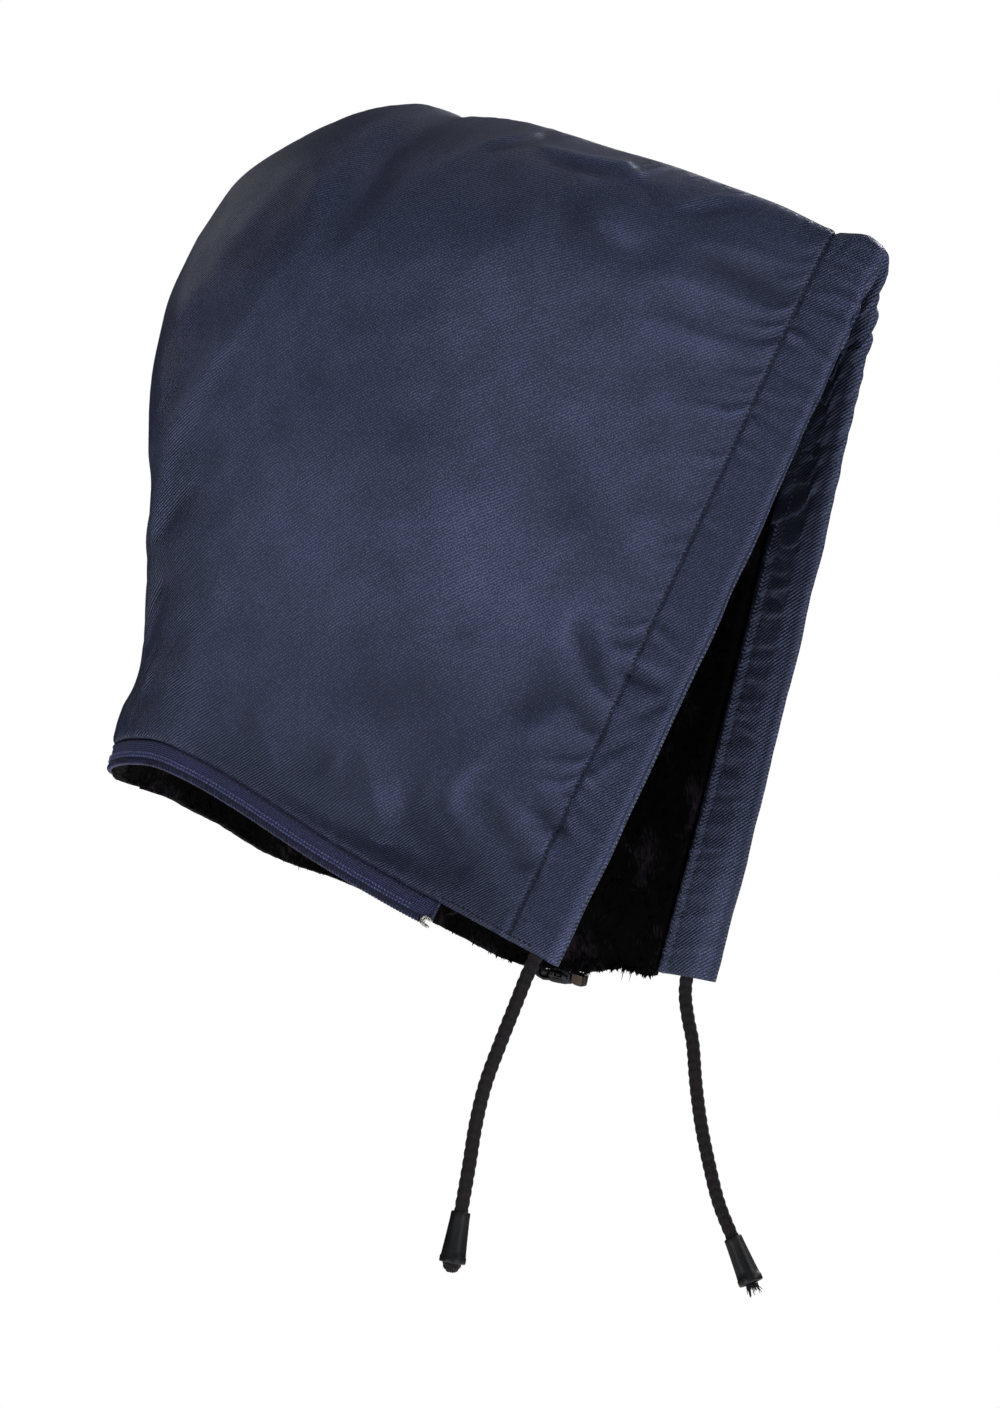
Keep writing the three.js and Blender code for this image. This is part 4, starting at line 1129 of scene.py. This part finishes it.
def pile_sheet(side):
    """The lining: a backing and an uneven pile face, closed round the edges, hanging below the neck edge.
    The face is lowered by 0.9 * ripple * ripple + 0.5 * ripple, held within the lumps' height."""
    seed = {"right": 21, "left": 61}[side]
    face_depth = PILE_BACK + PILE_WALL - PILE_LUMPS
    outer, s = lining_grid(side, PILE_BACK)
    inner, _ = lining_grid(side, face_depth)
    normals = grid_normals(inner, side)
    x, z = inner[..., 0], inner[..., 2]
    lumps = 0.9 * ripple(x + 0.3 * z, 8.0, seed) * ripple(z, 11.0, seed + 1)
    lumps += 0.5 * ripple(x - z, 5.0, seed + 2)
    inner = inner - normals * np.clip(lumps, -PILE_LUMPS, PILE_LUMPS)[..., None]
    edge_s = s[:, 0]
    hang = hang_length(side, edge_s, seed + 3)
    outer = np.concatenate([below_neck(side, edge_s, PILE_BACK, hang)[:, None], outer], axis=1)
    inner = np.concatenate([below_neck(side, edge_s, face_depth, hang - 0.8)[:, None], inner], axis=1)
    columns, rows = outer.shape[:2]
    count = columns * rows

    def strip(first, step, turned):
        """Faces between the two layers along one edge."""
        quads = np.stack([first, first + step, first + step + count, first + count], axis=1)
        return (quads[:, ::-1] if turned else quads).tolist()

    up, back = np.arange(rows - 1), np.arange(columns - 1) * rows
    faces = grid_faces(columns, rows) + [face[::-1] for face in grid_faces(columns, rows, start=count)]
    faces += strip(up, 1, False) + strip((columns - 1) * rows + up, 1, True)
    faces += strip(back, rows, True) + strip(back + rows - 1, rows, False)
    points = np.concatenate([outer.reshape(-1, 3), inner.reshape(-1, 3)])
    return points, facing_out(points, faces), inner, normals


def pile_locks(side, inner, normals, count, length):
    """Locks of hair on the pile face, one in four on its lower edge: each a three-sided spike that leaves the
    backing, bends down and comes to a point. Root, middle and tip are set apart by length * (normal, down
    and random parts)."""
    random = np.random.default_rng({"right": 5, "left": 9}[side])
    columns, rows = inner.shape[:2]
    u = random.uniform(0.3, columns - 1.7, count)
    v = random.uniform(0.4, rows - 3.0, count)
    edge = count // EDGE_LOCKS
    v[:edge] = random.uniform(0.0, 0.9, edge)
    i, j = u.astype(int), v.astype(int)
    fu, fv = (u - i)[:, None], (v - j)[:, None]
    root = mix(mix(inner[i, j], inner[i + 1, j], fu), mix(inner[i, j + 1], inner[i + 1, j + 1], fu), fv)
    inward = -normals[i, np.maximum(j - 1, 0)]
    swirl = np.stack([
        ripple(root[:, 0] + root[:, 2], 34.0, 7), ripple(root[:, 2] - root[:, 0], 29.0, 8),
        np.zeros(count),
    ], axis=1) * LOCK_SWIRL
    down = unit(np.array([0.1, 0, -1.0]) + swirl + random.normal(0, LOCK_SPREAD, (count, 3)))
    reach = length * random.uniform(*LOCK_REACH, count)[:, None]
    behind_front = NECK_POINTS[side][0][0] * 0.3 - root[:edge, :1]
    reach[:edge] *= mix(*EDGE_LOCK_REACH, smooth(0.0, 60.0, behind_front))
    root = root - inward * LOCK_SINK
    middle = root + reach * (0.22 * inward + 0.33 * down)
    tip = middle + reach * (0.04 * inward + 0.62 * down)
    across = unit(np.cross(down, inward))
    half = random.uniform(*LOCK_HALF_WIDTH, count)[:, None]
    half[:edge] *= EDGE_LOCK_WIDTH
    third = unit(np.cross(across, down))
    ring = [across, -0.5 * across + 0.8 * third, -0.5 * across - 0.8 * third]
    lower = [root + corner * half for corner in ring]
    centre = [middle + corner * half * 0.75 for corner in ring]
    spike = np.stack([*lower, *centre, tip], axis=1)
    shape = [[2, 1, 0], [0, 1, 4, 3], [1, 2, 5, 4], [2, 0, 3, 5], [3, 4, 6], [4, 5, 6], [5, 3, 6]]
    base = np.arange(count)[:, None] * spike.shape[1]
    faces = []
    for face in shape:
        faces += (base + face).tolist()
    return spike.reshape(-1, 3), faces


def band_points(turns, depth, length):
    """Points of the zip band, below the neck edge at a turn: -1 right front corner, 0 nape, 1 left front
    corner. Over the nape both halves take the left side's form, so that the band is flat there."""
    turns, length = np.broadcast_arrays(np.asarray(turns, float), np.asarray(length, float))
    s = np.sin((1 - np.abs(turns)) * np.pi / 2)
    left = below_neck("left", s, depth, length)
    right = below_neck("right", s, depth, length)
    points = np.where((turns < -NAPE_FLAT)[..., None], right, left)
    points[..., 1] = np.sign(turns + 1e-12) * np.abs(points[..., 1])
    return points


def band_turns(right_share, left_share, count):
    """Even turns from the right end of the zip to its left end."""
    ends = [1 - math.asin(share) / (math.pi / 2) for share in (right_share, left_share)]
    return np.linspace(-ends[0], ends[1], count)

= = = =

_TASK REQUIREMENTS_
Copy out only the lines running from the beginning of the data to the line with "count = columns * rows", both ends included.

_COMPLETED TASK_
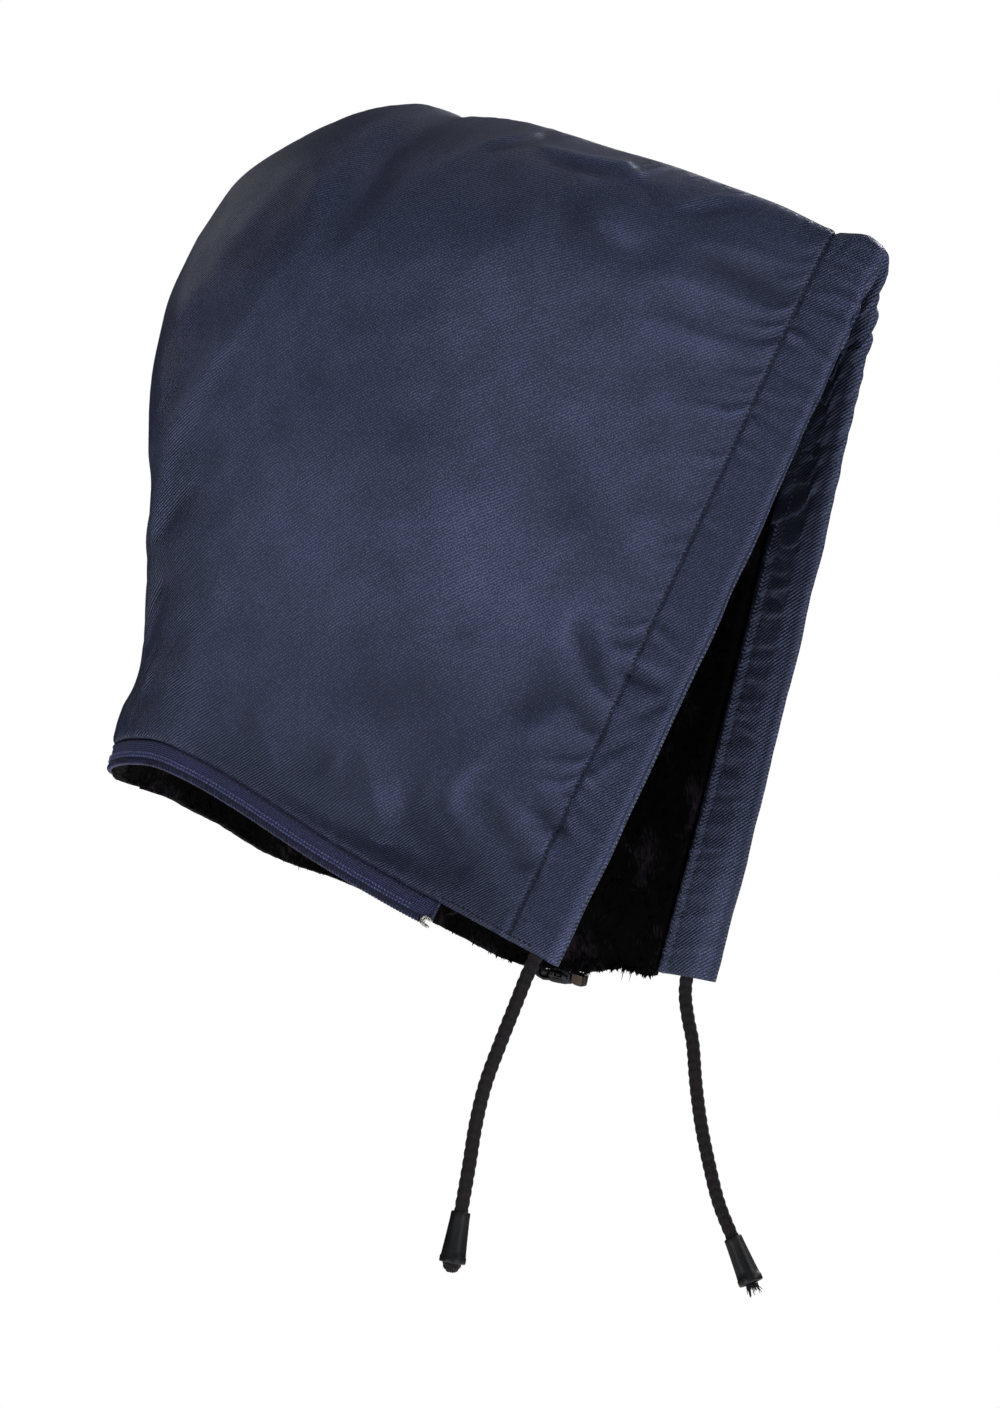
Keep writing the three.js and Blender code for this image. This is part 4, starting at line 1129 of scene.py. This part finishes it.
def pile_sheet(side):
    """The lining: a backing and an uneven pile face, closed round the edges, hanging below the neck edge.
    The face is lowered by 0.9 * ripple * ripple + 0.5 * ripple, held within the lumps' height."""
    seed = {"right": 21, "left": 61}[side]
    face_depth = PILE_BACK + PILE_WALL - PILE_LUMPS
    outer, s = lining_grid(side, PILE_BACK)
    inner, _ = lining_grid(side, face_depth)
    normals = grid_normals(inner, side)
    x, z = inner[..., 0], inner[..., 2]
    lumps = 0.9 * ripple(x + 0.3 * z, 8.0, seed) * ripple(z, 11.0, seed + 1)
    lumps += 0.5 * ripple(x - z, 5.0, seed + 2)
    inner = inner - normals * np.clip(lumps, -PILE_LUMPS, PILE_LUMPS)[..., None]
    edge_s = s[:, 0]
    hang = hang_length(side, edge_s, seed + 3)
    outer = np.concatenate([below_neck(side, edge_s, PILE_BACK, hang)[:, None], outer], axis=1)
    inner = np.concatenate([below_neck(side, edge_s, face_depth, hang - 0.8)[:, None], inner], axis=1)
    columns, rows = outer.shape[:2]
    count = columns * rows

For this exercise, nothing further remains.